The Night of the Physicists by Richard von Schirach

The Night of the Physicists by Richard von Schirach

Author:Richard von Schirach [von Schirach, Richard]
Language: eng
Format: epub
Publisher: Haus Publishing Ltd.
Published: 2015-12-07T16:00:00+00:00


Visions and Setbacks

Making jam

The mood of Heisenberg’s letters from Berlin or Hechingen to his ‘Dear Li’ in Urfeld during the last three years of the war strikes one as almost idle compared to this spirit of optimism carried by an unshakeable belief in victory. It is sheer deprivation that drives him to pick the fruit trees in the institute’s garden clean, then preserve the fruit or make it into jam for his family. He has to provide for his wife Elisabeth, who is sitting in Urfeld on Lake Walchensee with five small children constantly wondering how to make ends meet. And it grows more arduous with every passing day. His messages of success now read: ‘Things are going as incredibly well as ever here. Yesterday I fought for three hours to purchase a hundredweight of apples in Boll.’ Back in May 1943 he had already asked: ‘Just write and tell me what I should preserve and how. Mum can show me the purely technical aspects. What you really must send are the necessary containers – bottles and jars.’

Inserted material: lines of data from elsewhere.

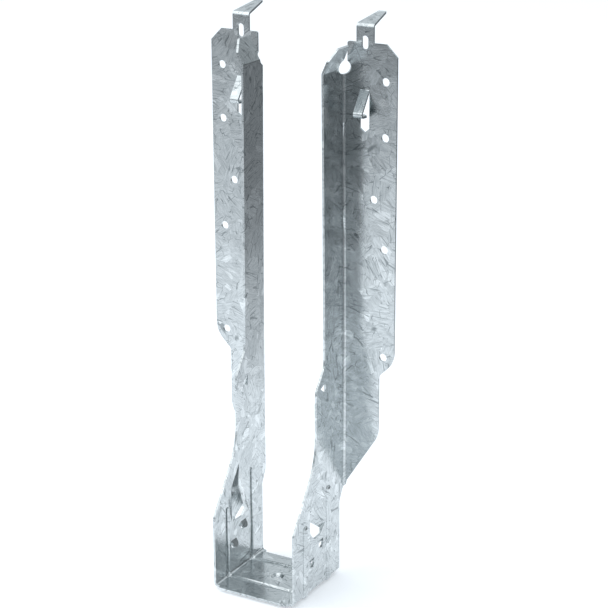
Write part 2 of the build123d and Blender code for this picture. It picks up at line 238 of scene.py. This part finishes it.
def galvanised_sheet(finish):
    """Hot-dip galvanised steel sheet.

    The zinc froze from the melt into large flat crystals, the spangle. Each grain has its own fine branches and a
    slight tilt, so neighbouring grains catch the light a little differently, and a few small ones stand out pale.
    Fine dark hairlines and specks lie between them. The real branches and hairlines are a few hundredths of a
    millimetre wide, and are drawn coarser here so that they show.
    """
    material = bpy.data.materials.new("Hot-Dip Galvanised Steel")
    material.use_nodes = True
    tree = material.node_tree
    tree.nodes.clear()
    place = put(tree, "ShaderNodeTexCoord").outputs["Object"]

    # The grain that a point belongs to, with slightly ragged borders
    shake = put(tree, "ShaderNodeTexNoise", Vector=place, Scale=1 / WAVE_SIZE, Detail=2.0)
    ragged = put(tree, "ShaderNodeVectorMath", {"operation": "MULTIPLY_ADD"},
                 i0=shake.outputs["Color"], i1=(finish.grain_size * WAVE_DEPTH,) * 3, i2=place)
    grain = put(tree, "ShaderNodeTexVoronoi", {"feature": "F1"}, Vector=ragged,
                Scale=1 / finish.grain_size).outputs["Color"]
    grain_value = put(tree, "ShaderNodeSeparateColor", Color=grain).outputs["Red"]

    # Each grain grew its branches along its own direction
    turn = put(tree, "ShaderNodeVectorMath", {"operation": "SCALE"}, i0=grain, Scale=2 * pi)
    grown = put(tree, "ShaderNodeVectorRotate", {"rotation_type": "EULER_XYZ"}, Vector=place, Rotation=turn)
    across, along = 1 / finish.branch_width, 1 / (finish.branch_width * finish.branch_stretch)
    branch_place = put(tree, "ShaderNodeVectorMath", {"operation": "MULTIPLY"}, i0=grown, i1=(across, along, along))
    branches = put(tree, "ShaderNodeTexNoise", Vector=branch_place, Scale=1.0, Detail=4.0, Roughness=0.62,
                   Distortion=0.25)

    # Small pale shards are a few narrow cells of a second, stretched pattern
    across, along = 1 / finish.shard_width, 1 / finish.shard_length
    shard_place = put(tree, "ShaderNodeVectorMath", {"operation": "MULTIPLY"}, i0=grown, i1=(across, along, along))
    shard = put(tree, "ShaderNodeTexVoronoi", {"feature": "F1"}, Vector=shard_place, Scale=1.0).outputs["Color"]
    shard_value = put(tree, "ShaderNodeSeparateColor", Color=shard).outputs["Red"]

    branch_tone = put(tree, "ShaderNodeMapRange", Value=branches, From_Min=BRANCH_VALUES[0],
                      From_Max=BRANCH_VALUES[1], To_Min=BRANCH_TONES[0], To_Max=BRANCH_TONES[1])
    grain_tone = put(tree, "ShaderNodeMapRange", Value=grain_value, To_Min=GRAIN_TONES[0], To_Max=GRAIN_TONES[1])
    shard_tone = put(tree, "ShaderNodeMapRange", Value=shard_value, From_Min=SHARD_VALUES[0],
                     From_Max=SHARD_VALUES[1], To_Max=SHARD_TONE)
    tone = put(tree, "ShaderNodeMath", {"operation": "ADD"}, i0=branch_tone, i1=grain_tone)
    tone = put(tree, "ShaderNodeMath", {"operation": "ADD", "use_clamp": True}, i0=tone, i1=shard_tone)
    zinc = put(tree, "ShaderNodeMix", {"data_type": "RGBA"}, i0=tone,
               i6=tuple(finish.dark_zinc), i7=tuple(finish.light_zinc))

    # Long hairlines run across the sheet, short ones along the branches, and specks lie all over
    noise = put(tree, "ShaderNodeTexNoise", Vector=place, Scale=1 / finish.speck_size, Detail=1.0)
    marks = put(tree, "ShaderNodeMapRange", Value=noise, From_Min=SPECK_VALUES[0], From_Max=SPECK_VALUES[1])
    short_width = finish.line_width / finish.branch_width
    for lines in (hairlines(tree, place, finish.line_spacing, finish.line_width, LONG_KEPT),
                  hairlines(tree, branch_place, SHORT_SPACING, short_width, SHORT_KEPT)):
        marks = put(tree, "ShaderNodeMath", {"operation": "MAXIMUM"}, i0=marks, i1=lines)
    marks = put(tree, "ShaderNodeMath", {"operation": "MULTIPLY"}, i0=marks, i1=finish.mark_strength)
    colour = put(tree, "ShaderNodeMix", {"data_type": "RGBA"}, i0=marks, i6=zinc, i7=tuple(finish.line_zinc))
    roughness = put(tree, "ShaderNodeMapRange", Value=tone, To_Min=finish.dull_roughness,
                    To_Max=finish.bright_roughness)

    # Each grain leans a little out of the sheet's plane
    sheet_normal = put(tree, "ShaderNodeNewGeometry").outputs["Normal"]
    lean = put(tree, "ShaderNodeVectorMath", {"operation": "SUBTRACT"}, i0=grain, i1=(0.5,) * 3)
    leaning = put(tree, "ShaderNodeVectorMath", {"operation": "MULTIPLY_ADD"}, i0=lean,
                  i1=(2 * sin(finish.grain_tilt),) * 3, i2=sheet_normal)
    grain_normal = put(tree, "ShaderNodeVectorMath", {"operation": "NORMALIZE"}, i0=leaning)
    relief = put(tree, "ShaderNodeBump", Strength=0.9, Distance=finish.relief_depth, Height=branches,
                 Normal=grain_normal)

    shader = put(tree, "ShaderNodeBsdfPrincipled", Base_Color=colour, Metallic=1.0, Roughness=roughness,
                 Normal=relief)
    put(tree, "ShaderNodeOutputMaterial", Surface=shader)
    return material


def floor_paper(stage):
    """Matt white paper sweep, with painted light and shade round it.

    The paper widens away from the camera and fills its view. Its colour darkens as painted shade to the right, to
    the left and towards the camera, after a band of painted light just past its left edge, and the bright metal
    reflects these painted tones. It gives a plain white ground, which bright metal shows too, with the hanger's soft
    shadow.
    """
    material = bpy.data.materials.new("Matt White Paper")
    material.use_nodes = True
    tree = material.node_tree
    tree.nodes.clear()
    place = put(tree, "ShaderNodeTexCoord").outputs["Object"]
    turned = put(tree, "ShaderNodeVectorRotate", {"rotation_type": "Z_AXIS"}, Vector=place,
                 Angle=-stage.camera_azimuth)
    axes = put(tree, "ShaderNodeSeparateXYZ", Vector=turned)
    sideways, beyond = axes.outputs["X"], axes.outputs["Y"]
    half_width = put(tree, "ShaderNodeMath", {"operation": "MULTIPLY_ADD"}, i0=beyond, i1=PAPER_SPREAD,
                     i2=PAPER_HALF_WIDTH)
    past_right = put(tree, "ShaderNodeMath", {"operation": "SUBTRACT"}, i0=sideways, i1=half_width)
    within_left = put(tree, "ShaderNodeMath", {"operation": "ADD"}, i0=sideways, i1=half_width)

    # How each fade of painted shade or light joins the brightness so far, the distance that it follows, its range
    # and its two shares
    fades = (
        ("MULTIPLY", past_right, RIGHT_EDGE, 1.0, stage.right_paper_shade),
        ("MULTIPLY", past_right, RIGHT_FADE, 1.0, stage.right_floor_shade / stage.right_paper_shade),
        ("MULTIPLY", within_left, LEFT_EDGE, stage.left_paper_light, 1.0),
        ("MULTIPLY", within_left, LEFT_FADE, stage.left_floor_shade / stage.left_paper_light, 1.0),
        ("MINIMUM", beyond, NEAR_FADE, stage.near_floor_shade, 1.0),
        ("MULTIPLY", beyond, NEAR_EDGE, stage.near_paper_shade, 1.0))
    share = 1.0
    for operation, distance, (low, high), start, end in fades:
        fade = put(tree, "ShaderNodeMapRange", Value=distance, From_Min=low, From_Max=high, To_Min=start, To_Max=end)
        share = put(tree, "ShaderNodeMath", {"operation": operation}, i0=share, i1=fade)
    colour = put(tree, "ShaderNodeVectorMath", {"operation": "SCALE"}, i0=tuple(stage.floor_colour)[:3], Scale=share)

    paper = put(tree, "ShaderNodeBsdfDiffuse", Color=colour)
    path = put(tree, "ShaderNodeLightPath")
    seen = path.outputs["Is Camera Ray"]
    for ray in ("Is Glossy Ray", "Is Transmission Ray"):
        seen = put(tree, "ShaderNodeMath", {"operation": "MAXIMUM"}, i0=seen, i1=path.outputs[ray])
    strength = put(tree, "ShaderNodeMath", {"operation": "MULTIPLY"}, i0=seen, i1=stage.paper_glow)
    glow = put(tree, "ShaderNodeEmission", Color=colour, Strength=strength)
    glowing_paper = put(tree, "ShaderNodeAddShader", i0=paper, i1=glow)
    put(tree, "ShaderNodeOutputMaterial", Surface=glowing_paper)
    return material


class HANGER_OT_sheet(bpy.types.Operator):
    """Finish the folded sheet as galvanised steel"""

    bl_idname = "hanger.sheet"
    bl_label = "Galvanise Sheet"

    def execute(self, context):
        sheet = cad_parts[HANGER]
        material = galvanised_sheet(context.scene.hanger_finish)
        for slot in sheet.material_slots:
            slot.material = material
        return {"FINISHED"}


class HANGER_OT_stage(bpy.types.Operator):
    """Add the paper floor, the studio's walls, the soft lamp and the camera"""

    bl_idname = "hanger.stage"
    bl_label = "Add Stage"

    floor_size = 8.0
    floor_gap = 0.1 * MM
    lamp_size = 3.0
    lamp_place = (-0.6, -0.9, 1.7)
    lamp_target = (0, 0, 0.1)
    # Directions to the studio's pale sides, its ceiling and its front left, with the values of the dot product
    # between which the dark wall gives way to them
    pale_sides = (((-0.3, 0, 1), (-0.2, 0.5)), ((-0.5, -0.86, 0), (-0.8, 0.0)))

    def add_floor(self, stage):
        """Studio floor with the paper sweep on it, just under the hanger's feet."""
        bpy.ops.object.select_all(action="DESELECT")
        bpy.ops.mesh.primitive_plane_add(size=self.floor_size)
        floor = bpy.context.active_object
        floor.name = "floor"
        for vertex in floor.data.vertices:
            vertex.co.z = cad_box[0][2] - self.floor_gap
        floor.data.materials.append(floor_paper(stage))

    def add_lamp(self, stage):
        """Large square soft lamp above the hanger, in front on the left, that faces it."""
        bpy.ops.object.light_add(type="AREA", location=self.lamp_place)
        lamp = bpy.context.active_object
        lamp.name = "key_lamp"
        lamp.data.energy = stage.key_power
        lamp.data.size = self.lamp_size
        toward = Vector(self.lamp_target) - Vector(self.lamp_place)
        lamp.rotation_euler = toward.to_track_quat("-Z", "Y").to_euler()

    def add_room(self, stage):
        """Light from the studio's walls: pale all round, with one dark wall behind on the right."""
        world = bpy.data.worlds.new("Studio Room")
        world.use_nodes = True
        tree = world.node_tree
        tree.nodes.clear()
        direction = put(tree, "ShaderNodeTexCoord").outputs["Generated"]
        share = 0.0
        for toward, (low, high) in self.pale_sides:
            along = put(tree, "ShaderNodeVectorMath", {"operation": "DOT_PRODUCT"}, i0=direction, i1=toward)
            pale = put(tree, "ShaderNodeMapRange", Value=along, From_Min=low, From_Max=high)
            share = put(tree, "ShaderNodeMath", {"operation": "MAXIMUM"}, i0=share, i1=pale)
        colour = put(tree, "ShaderNodeMix", {"data_type": "RGBA"}, i0=share,
                     i6=tuple(stage.dark_room), i7=tuple(stage.light_room))
        walls = put(tree, "ShaderNodeBackground", Color=colour, Strength=1.0)
        put(tree, "ShaderNodeOutputWorld", Surface=walls)
        bpy.context.scene.world = world

    def add_camera(self, stage):
        """Camera at the photograph's place, with its picture plane turned by the roll."""
        azimuth, elevation, roll = stage.camera_azimuth, stage.camera_elevation, stage.camera_roll
        forward = Vector((-sin(azimuth) * cos(elevation), cos(azimuth) * cos(elevation), -sin(elevation)))
        level = Vector((cos(azimuth), sin(azimuth), 0))
        upright = level.cross(forward)
        right = level * cos(roll) + upright * sin(roll)
        up = upright * cos(roll) - level * sin(roll)
        place = Vector((0, 0, stage.camera_height)) - forward * stage.camera_distance
        axes = Matrix((right, up, -forward)).transposed().to_4x4()
        bpy.ops.object.camera_add()
        camera = bpy.context.active_object
        camera.matrix_world = Matrix.Translation(place) @ axes
        camera.data.sensor_width = SENSOR_WIDTH
        camera.data.lens = stage.focal_pixels * SENSOR_WIDTH / IMAGE_SIZE
        bpy.context.scene.camera = camera

    def execute(self, context):
        stage = context.scene.hanger_stage
        self.add_floor(stage)
        self.add_room(stage)
        self.add_lamp(stage)
        self.add_camera(stage)
        context.scene.view_settings.view_transform = "Standard"
        return {"FINISHED"}


class HANGER_PT_panel(bpy.types.Panel):
    """Settings and buttons of the joist hanger"""

    bl_label = "Joist Hanger"
    bl_idname = "HANGER_PT_panel"
    bl_space_type = "VIEW_3D"
    bl_region_type = "UI"
    bl_category = "Joist Hanger"

    def draw(self, context):
        for settings in (context.scene.hanger_finish, context.scene.hanger_stage):
            for name in settings.__annotations__:
                self.layout.prop(settings, name)
        for operator in OPERATORS:
            self.layout.operator(operator.bl_idname)


OPERATORS = (HANGER_OT_sheet, HANGER_OT_stage)
CLASSES = (HangerFinish, HangerStage) + OPERATORS + (HANGER_PT_panel,)


def register():
    """Make the settings, the operators and the panel known."""
    for cls in CLASSES:
        bpy.utils.register_class(cls)
    bpy.types.Scene.hanger_finish = bpy.props.PointerProperty(type=HangerFinish)
    bpy.types.Scene.hanger_stage = bpy.props.PointerProperty(type=HangerStage)


def unregister():
    """Take the settings, the operators and the panel away again."""
    del bpy.types.Scene.hanger_stage
    del bpy.types.Scene.hanger_finish
    for cls in reversed(CLASSES):
        bpy.utils.unregister_class(cls)


def main():
    """Finish the hanger and set up the studio."""
    register()
    bpy.ops.hanger.sheet()
    bpy.ops.hanger.stage()


if __name__ == "__main__":
    main()
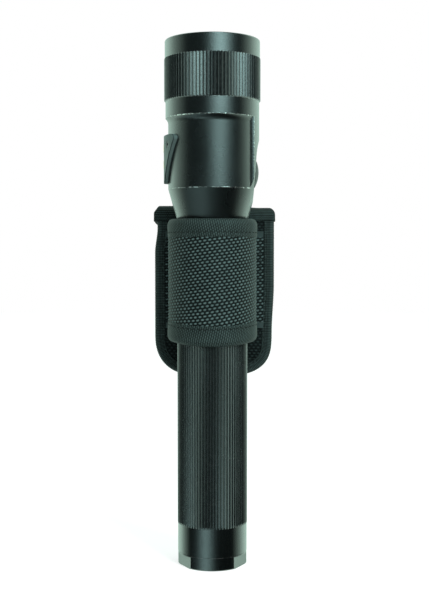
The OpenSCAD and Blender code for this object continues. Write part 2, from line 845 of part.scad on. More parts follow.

Now though, in the last year of the war, even the simplest things have become a chore. It can take hours to send a parcel of fruit to Urfeld. ‘One has to queue up at the railway postal office before eight, then stand there for an hour, only to run the risk that the quota is already full. I already wrote to you that there is a ban on sending any fruit out of Württemberg.’

Scarcity is tangible everywhere. Heisenberg is struck by how thin everyone around him has become. While plutonium production is running at full speed in Hanford, Germans are busy thinking about egg ration cards, cancelled or strafed trains, and service in the Volks­sturm, the national militia. His letters only rarely mention happy times in Hechingen: ‘We sit together in the evenings listening to music and talking about good books – and the war seems like just a bad dream.’ His wife also feels ‘incredibly melancholy’ as she listens to Schubert’s B-flat major piano trio amid the firewood and coal shortages in Urfeld, and recalls Heisenberg’s music-making and the time when they ‘breathed warm air smelling of good things and happily lived life to the full’.

There is little comforting news from his friends and colleagues either: a card from the great physicist and quantum ‘mechanic’ Friedrich Hund tersely informs him that his Institute of Theoretical Physics has been destroyed by a high-explosive bomb; there are reports that Department Head Professor Wirtz’s wife has prepared a sackful of carrots but is not allowed to send it off; there are ideas about how to get hold of a plane for woodwork, and news of mushroom hunting, trouble with tradesmen, coal, firewood and milk for the children, travel bans and trivial matters such as whether one can get round the ban on transporting bicycles more than 100 kilometres by packing them in boxes or breaking up the journey into small stages.